Mülheim. Los geht es mit dem Abschnitt zwischen Gracht und Kattowitzer Straße. Stadt investiert 2,8 Millionen Euro, eine Förderung gibt es nicht
- Kanalbau für den Rumbaum beginnt am 9. September
- Klage des Forums und eine Vergabebeschwerde hatten für Verzögerung gesorgt
- Mit Verkehrsbehinderungen ist in den nächsten 22 Monaten zu rechnen
Der Zuschlag erteilt, die Firmen beauftragt und die Nachbarn informiert. Umweltamtsleiter Jürgen Zentgraf hat keinen Zweifel, dass an der Essener Straße am 5. September mit dem Kanalneubau für den Rumbach begonnen werden kann. Die Großbaustelle, die für fünf Jahre auf einer Strecke von 1,3 Kilometern zwischen Walkmühlenstraße und Kaiserplatz den Verkehr behindern wird, sollte bereits vor zwei Jahren beginnen, doch zunächst verhinderte das Forum mit einem juristischen Kniff die Umsetzung und dann gab es noch eine Vergabebeschwerde eines bei der Ausschreibung unterlegenen Unternehmens.
Die Vergabekammer, die binnen sieben Wochen entscheiden muss, habe auch nach zwei Jahren noch keine Entscheidung getroffen, bedauert Zentgraf. Sie sei schlicht überlastet. „Es gibt jetzt immerhin Schriftverkehr mit der Kammer. Sie bearbeitet den Fall also, aber eine Entscheidung ist noch nicht in Sicht.“ Deshalb zieht die Stadt einen anderen Bauabschnitt vor, obwohl das die Bauabwicklung erschwert. Im zunächst geplanten Bereich (Tourainer Ring bis Gracht) kreuzt die U-Bahn die Straße.

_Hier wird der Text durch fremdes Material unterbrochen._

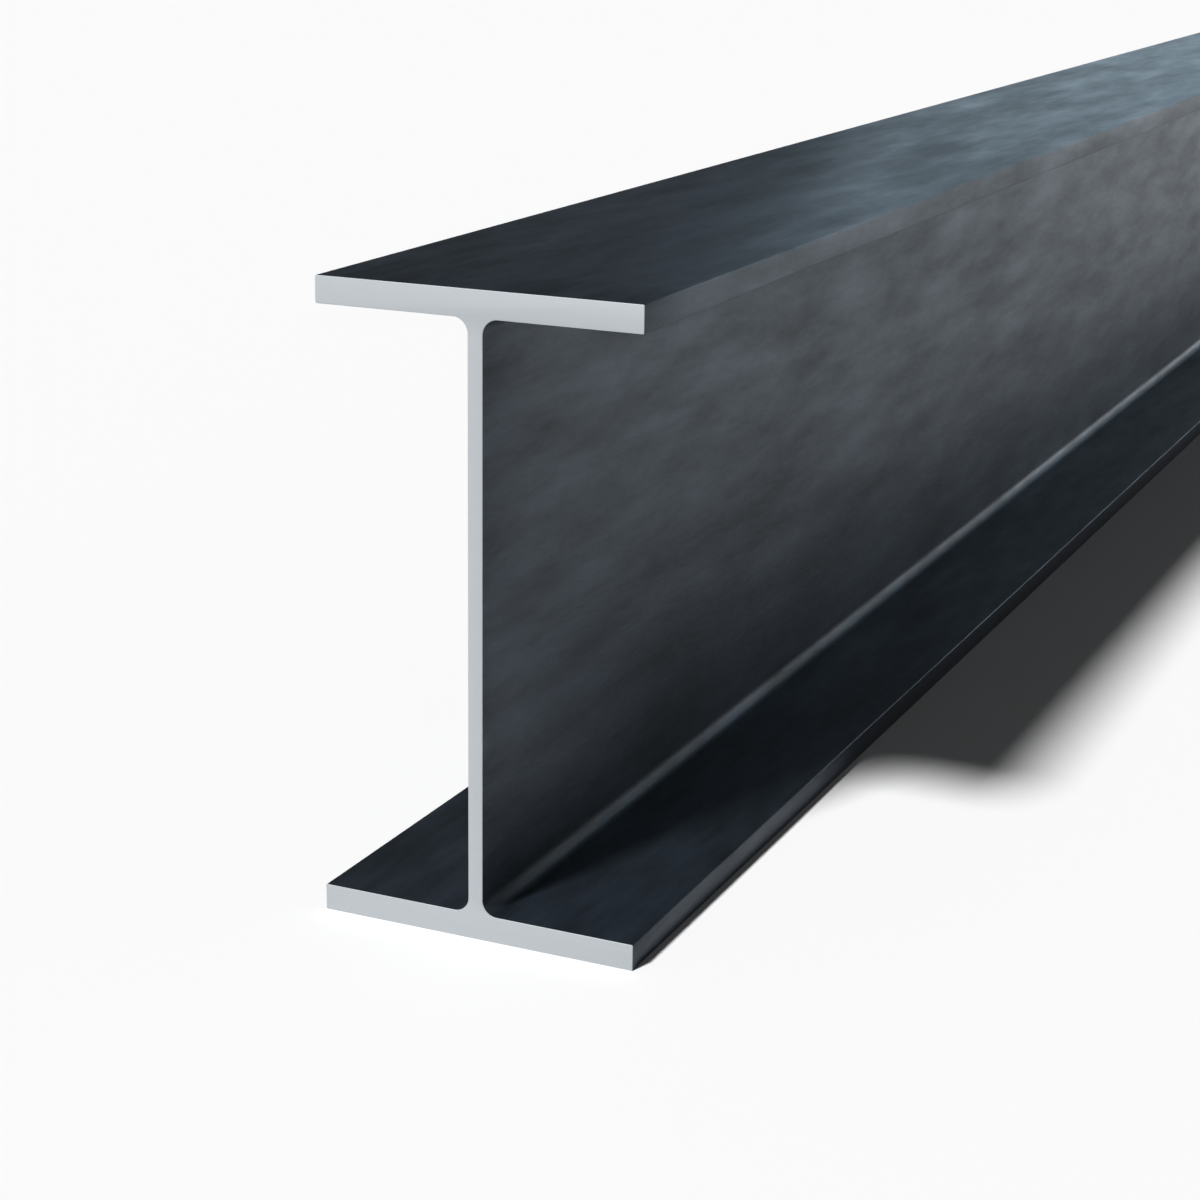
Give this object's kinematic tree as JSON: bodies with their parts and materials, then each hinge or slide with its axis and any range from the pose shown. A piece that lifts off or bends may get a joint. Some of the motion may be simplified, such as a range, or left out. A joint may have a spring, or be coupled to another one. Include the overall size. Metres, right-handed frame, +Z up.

Zwischen Tunnel und Fahrbahn sind nur 3,20 Meter Platz. „Das ist die kritischste Stelle“, sagt Uwe Szukat vom beauftragten Ingenieurbüro. „Das ist wirklich eng und es kommt auf jeden Zentimeter an.“ Deshalb wäre es sinnvoll, auch dort zu starten. Sobald die Vergabekammer grünes Licht erteilt und falls es der Verkehrsfluss aus Sicht des Tiefbauamtes zulässt, sollen die beiden Bauabschnitte auch parallel realisiert werden.
Ökologische Aufwertung
22 Monate Bauzeit sind zunächst für die 430 Meter zwischen Kattowitzer Straße und Gracht vorgesehen, die wiederum in vier Teilabschnitten unterteilt sind, damit die Verkehrsbehinderungen so gering wie möglich ausfallen. Im direkten Baustellenbereich wird in jede Fahrtrichtung eine Spur zur Verfügung stehen, da bei der Verlegung der Rohre mit einem Außendurchmesser von 2,50 Meter für die Baustelleneinrichtung viel Platz benötigt wird. „Wir hätten es gerne für die Baufirmen etwas komfortabler gehabt“, sagt Szukat. Die Baustelle sei insgesamt ziemlich knifflig, weil viele Leitungen und Kanäle die Strecke kreuzen. „Da ist richtig viel los“, sagt der Ingenieur. Blindgänger seien weniger wahrscheinlich, der Kampfmittelräumdienst habe das Gelände bereits überprüft.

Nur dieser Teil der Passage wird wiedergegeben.